In recent years the discipline of anthropology has given considerable attention to making sense of outreach by the U.S. military to assist with the "softer" side of its current global missions, which includes many humanitarian features. Significant disciplinary ambivalence and subsequent discussion about this invitation have focused attention on the ethical implications of working in or for secretive security agencies.1 These agencies have been taken to represent values antithetical to the anthropological project.

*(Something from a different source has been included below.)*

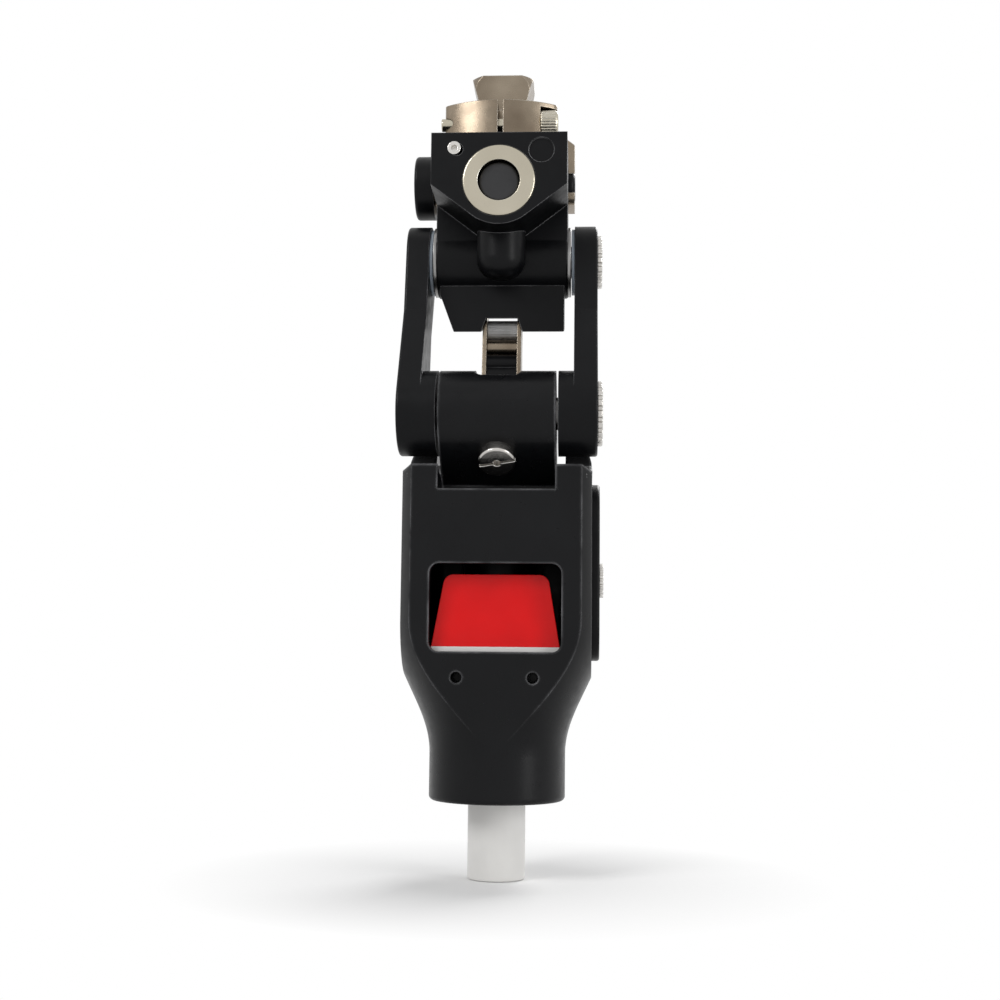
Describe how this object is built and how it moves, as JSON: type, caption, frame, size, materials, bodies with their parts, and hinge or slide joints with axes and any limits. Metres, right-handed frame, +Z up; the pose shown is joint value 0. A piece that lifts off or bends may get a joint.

However, for this essay we point to the irreducibility of both secrecy and transparency in ethnographic work with counterparts "in the field."2 We focus, in particular, on the social embeddedness of the work of anthropology as a characteristic shared with humanitarian intervention. We also develop an account of disciplinary practice and sources of knowledge as fundamentally collaborative with counterparts. In fact, these collaborative relations are constitutive of anthropological projects. For these reasons, we highlight a disciplinary ethics not as representing any "core values" but as necessarily in close proximity to disciplinary practice, and as regularly provoking new dilemmas. As such, emergent military humanitarian work should not be placed between ethical brackets as a special case of "state secrecy" but instead be understood as posing constructive dilemmas about new tensions between transparency and secrecy as these relate to emerging horizons and future applications of disciplinary practice.

Ethics and Human Subjects

When it entered office, President Barack Obama's administration emphasized a "new era of responsibility."3 At the same time, and in an unprecedented development, MBAs at business schools instituted an oath upon graduation to pursue a higher standard of social responsibility, as opposed to their own "narrow ambitions."4 These are but two cases of a public turn to the language of ethics, which stands out against a backdrop of spectacular recent ethics crises, such as Abu Ghraib, the financial meltdown, the BP oil spill, and Wikileaks. These crises involved such diverse actors as the U.S. military, the National Institutes of Health, UNESCO, the Vatican, and corporations such as Enron. Commitments to increased transparency in government and more ethical professional conduct in war, business, or religion point to the extent to which the discourse of ethics has become a primary contemporary mode of public reasoning about social responsibility, and this includes the sciences.5

In recent years, government and watchdog groups have increased their public scrutiny of the ethics of science and the ethical conduct of scientists.6 Part of the turn [End Page 179] to the ethical language of social responsibility has been the ascent in public discourse of the "rhetoric of transparency," with transparency viewed as an "unassailable good" in answer to a host of perceived social and political challenges.7 In the past three years, multiple professional social scientific associations in the United States—representing psychology, geography, linguistics, anthropology, and economics—have all revised their disciplinary ethics codes or begun to draft one. In most cases this process was kick-started in response to perceived ethical lacunae, lack of oversight, and transparency, in association with more extensive applications of the social sciences in the interest of national security since 9/11.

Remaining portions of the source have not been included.